Alongside Edvard Grieg, Johann Svendsen was the most important Norwegian composer of his generation, as well as a talented conductor and violinist. Like Grieg he studied at Leipzig, but as his career developed he travelled further afield. At the end of the 1860s he was in Paris, before moving on Weimar, where he worked with Franz Liszt. He was also on friendly terms with Wagner, who invited him to join the orchestra at the inaugural concert for his new operatic project at Bayreuth. During the mid-1870s Svendsen returned home to Norway, conducting and teaching in Christiania (Oslo). The major and final part of his career was spent at Copenhagen, where from 1883 he was conductor of the Court Opera.

These two symphonies confirm that as a composer Svendsen was most accomplished, and he can fairly be described as 'the first Norwegian symphonist'. Grieg certainly admired his gifts, declaring 'Svendsen has precisely all that which I don't have: mastery of the orchestra and its large classical forms'. These achievements resulted from an eclectic taste, including a close study of Berlioz's Treatise on Orchestration, combined with an awareness of masters of nineteenth century music, such as Beethoven, Mendelssohn and Schumann.

Of these two pieces the Symphony No. 2 is a good deal more successful than its predecessor, despite the enthusiasm of the insert notes.

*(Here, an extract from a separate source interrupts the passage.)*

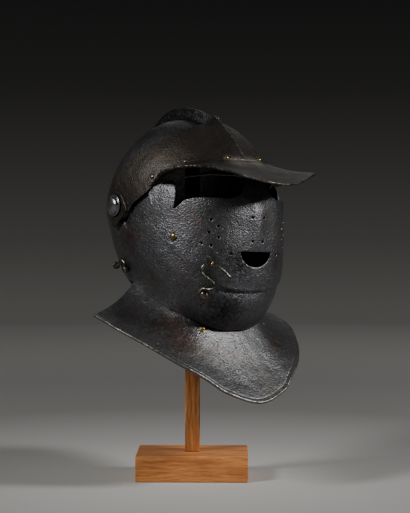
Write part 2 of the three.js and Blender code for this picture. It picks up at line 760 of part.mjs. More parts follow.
function hook(place, path) {
  const normal = formNormal(BEVOR, place.latitude, place.angle);
  const middle = formPoint(BEVOR, place.latitude, place.angle).addScaledVector(normal, STUD_LIFT);
  const half = normal.clone().multiplyScalar(EYE_WALL / 2);
  const through = (radius, length) => {
    const from = middle.clone().addScaledVector(half, -length);
    return solid(rod(radius, from, middle.clone().addScaledVector(half, length), 12));
  };
  const start = middle.clone().lerp(outPoint(path[0]), WIRE_START);
  const curve = new THREE.CatmullRomCurve3([start, ...path.map(outPoint)], false, "centripetal");
  const section = new THREE.Shape(
    Array.from({ length: WIRE_SIDES }, (_, i) => {
      const turn = (2 * Math.PI * i) / WIRE_SIDES;
      return new THREE.Vector2(WIRE_RADIUS * Math.cos(turn), WIRE_RADIUS * Math.sin(turn));
    }),
  );
  const sweep = { steps: 2 * path.length, extrudePath: curve, bevelEnabled: false };
  const wire = new THREE.ExtrudeGeometry(section, sweep);
  return through(EYE_RADIUS, 1).add(solid(wire)).subtract(through(STUD_NECK + SEAT, 3));
}

function staple(layer, place, path, index) {
  const here = outPoint(path[index]);
  const along = outPoint(path[index + 1]).sub(outPoint(path[index - 1])).setLength(STAPLE_REACH);
  const foot = formPoint(layer, place.latitude, place.angle);
  const normal = formNormal(layer, place.latitude, place.angle);
  const rise = here.clone().sub(foot).dot(normal) + STAPLE_HOLE + STAPLE_CROWN;
  const root = foot.clone().addScaledVector(normal, -WALL - SEAT);
  const body = rod(STAPLE_RADIUS, root, foot.clone().addScaledVector(normal, rise), 10);
  const hole = rod(STAPLE_HOLE, here.clone().sub(along), here.clone().add(along), 8);
  return solid(body).subtract(solid(hole));
}

// Assembly
const pins = pinHole();
const neckStapleHole = rivetHole(SKULL, NECK_HOOK_STAPLE, STAPLE_RADIUS + SEAT);
const gorgetHoles = [...GORGET_EMPTY_HOLES, mirroredTurn(GORGET_RIVET)].map(gorgetHole);
add(helmet, "skull", geometryOf(cut(skull, [pins, neckStapleHole])), blackSteel);
add(helmet, "bevor", geometryOf(bevor.subtract(pins)), blackSteel);
add(helmet, "visor", geometryOf(visor.subtract(pins)), blackSteel);
add(helmet, "fall", geometryOf(joined([fall, armTip(-1), armTip(1)]).subtract(pins)), brownSteel);
add(helmet, "gorget", geometryOf(cut(gorgetSheet(), gorgetHoles)), brownSteel);

for (const { side, name } of sides) {
  const brow = plateRivet(FALL, mirrored(BROW_RIVET, side), SMALL_HEAD);
  const temple = plateRivet(FALL, mirrored(TEMPLE_RIVET, side), SMALL_HEAD);
  const flank = plateRivet(FALL, mirrored(SIDE_RIVET, side), SMALL_HEAD);
  const cheek = plateRivet(VISOR, mirrored(CHEEK_RIVET, side), LARGE_HEAD);
  add(helmet, "pivot_" + name, pivot(side), blackSteel);
  add(helmet, "brow_rivet_" + name, brow, brass);
  add(helmet, "temple_rivet_" + name, temple, wornSteel);
  add(helmet, "side_rivet_" + name, flank, wornSteel);
  add(helmet, "cheek_rivet_" + name, cheek, brass);
}
add(helmet, "cusp_rivet", plateRivet(FALL, CUSP_RIVET, SMALL_HEAD, cuspRise), wornSteel);
add(helmet, "gorget_rivet", gorgetRivet(mirroredTurn(GORGET_RIVET)), brass);

const visorHook = hook(VISOR_HOOK_STUD, VISOR_HOOK_PATH);
const visorStaple = staple(VISOR, VISOR_HOOK_STAPLE, VISOR_HOOK_PATH, VISOR_STAPLE_STEP);
add(helmet, "visor_hook_stud", stud(VISOR_HOOK_STUD), wornSteel);
add(helmet, "visor_hook", geometryOf(visorHook), wornSteel);
add(helmet, "visor_staple", geometryOf(visorStaple), brass);

const neckHook = hook(NECK_HOOK_STUD, NECK_HOOK_PATH);
const neckStaple = staple(SKULL, NECK_HOOK_STAPLE, NECK_HOOK_PATH, NECK_STAPLE_STEP);
add(helmet, "neck_hook_stud", stud(NECK_HOOK_STUD), wornSteel);
add(helmet, "neck_hook", geometryOf(neckHook), wornSteel);
add(helmet, "neck_staple", geometryOf(neckStaple), brass);

// Stand
const stand = new THREE.Group();
stand.rotation.z = STAND_TURN;
group.add(stand);
const base = new THREE.BoxGeometry(BASE_WIDTH, BASE_DEPTH, BASE_HEIGHT);
add(stand, "stand_base", base, oak).position.z = BASE_HEIGHT / 2;
const postHeight = PIVOT_HEIGHT + POST_TOP - BASE_HEIGHT - SEAT;
const post = new THREE.BoxGeometry(POST_WIDTH, POST_WIDTH, postHeight);
add(stand, "stand_post", post, oak).position.z = BASE_HEIGHT + SEAT + postHeight / 2;

export default group;
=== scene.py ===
import math
import bpy
import numpy as np
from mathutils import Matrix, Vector


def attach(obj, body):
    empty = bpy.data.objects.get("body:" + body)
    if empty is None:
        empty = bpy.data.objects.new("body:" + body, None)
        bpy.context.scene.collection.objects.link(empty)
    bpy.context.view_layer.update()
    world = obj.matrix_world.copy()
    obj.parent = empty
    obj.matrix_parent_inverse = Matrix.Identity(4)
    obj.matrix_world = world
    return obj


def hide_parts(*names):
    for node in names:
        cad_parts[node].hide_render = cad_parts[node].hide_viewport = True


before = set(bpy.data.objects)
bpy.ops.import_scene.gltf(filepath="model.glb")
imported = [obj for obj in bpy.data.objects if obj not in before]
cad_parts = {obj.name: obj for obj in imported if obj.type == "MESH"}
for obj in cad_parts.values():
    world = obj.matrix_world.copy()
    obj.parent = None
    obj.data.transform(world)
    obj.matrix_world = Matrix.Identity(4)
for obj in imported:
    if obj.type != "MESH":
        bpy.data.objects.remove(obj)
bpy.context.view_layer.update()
print("frame loaded with", len(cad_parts), "nodes")


def linearColour(hexText):  # sRGB hex to a linear colour
    c = np.array([int(hexText[i:i + 2], 16) for i in (1, 3, 5)]) / 255
    c = np.where(c <= 0.04045, c / 12.92, ((c + 0.055) / 1.055) ** 2.4)
    return (*c.tolist(), 1.0)


def addNode(tree, kind, settings=None, links=None):
    # one node: settings are its properties or socket values, links are (input name, output socket)
    node = tree.nodes.new(kind)
    for name, value in (settings or {}).items():
        if isinstance(name, str) and hasattr(node, name):
            setattr(node, name, value)
        else:
            node.inputs[name].default_value = value
    for name, socket in (links or {}).items():
        tree.links.new(socket, node.inputs[name])
    return node


def smoothRead(keys, values, at):
    # cubic Hermite curve through the table, with harmonic-mean slopes and level ends
    keys = np.asarray(keys, float)
    values = np.asarray(values, float)
    at = np.clip(np.asarray(at, float), keys[0], keys[-1])
    i = np.clip(np.searchsorted(keys, at, side="left"), 1, len(keys) - 1)
    chord = np.diff(values) / np.diff(keys)
    before, after = chord[:-1], chord[1:]
    slope = np.zeros_like(values)
    total = np.where(before + after == 0, 1, before + after)
    slope[1:-1] = np.where(before * after > 0, 2 * before * after / total, 0)
    span = keys[i] - keys[i - 1]
    t = (at - keys[i - 1]) / span
    return (
        values[i - 1] * (2 * t**3 - 3 * t**2 + 1)
        + values[i] * (3 * t**2 - 2 * t**3)
        + slope[i - 1] * span * (t**3 - 2 * t**2 + t)
        + slope[i] * span * (t**3 - t**2)
    )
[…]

There are some interesting moments, but the symphony evolves without ever developing a compelling sweep. Jansons and the fine Oslo Orchestra are the right performers in this repertoire, to be sure, but even they cannot hide the lack of true symphonic tension in this early work.

The Symphony No. 2 is a different matter, and its opening phase generates a terrific sweep of powerfully imaginative, genuinely symphonic material. The scoring too is masterly, and the rich-toned strings of the Oslo Philharmonic do Svendsen proud. If the slow movement is more fitfully involving, there are some fine opportunities, including once again the excellence of the strings in the eloquent central section.

In the third movement Intermezzo it is the woodwind players who are heard to best advantage. The outer sections sound for all the world like Grieg, before the sweeping lines of the strings reveal Svendsen's own identity. Both symphonies are unusual in having slow introductions to their finales. In No. 2 the sustained string lines release an attractive Allegro con fuoco which drives through to a compelling conclusion, aided here by the committed conducting of Marriss Jansons and the fine playing of his orchestra.

While the music on offer lacks the searing intensity of genius, it is well organised and, in the Second Symphony particularly, most rewarding to the listener. The recorded sound is warm and truthful and the packaging efficient, although quite why EMI decided to give nearly half the booklet space to self-advertising is open to question. More about the music (the notes are thin) would be a better advertisement for the product than a series of glossy pictures of other issues in the series.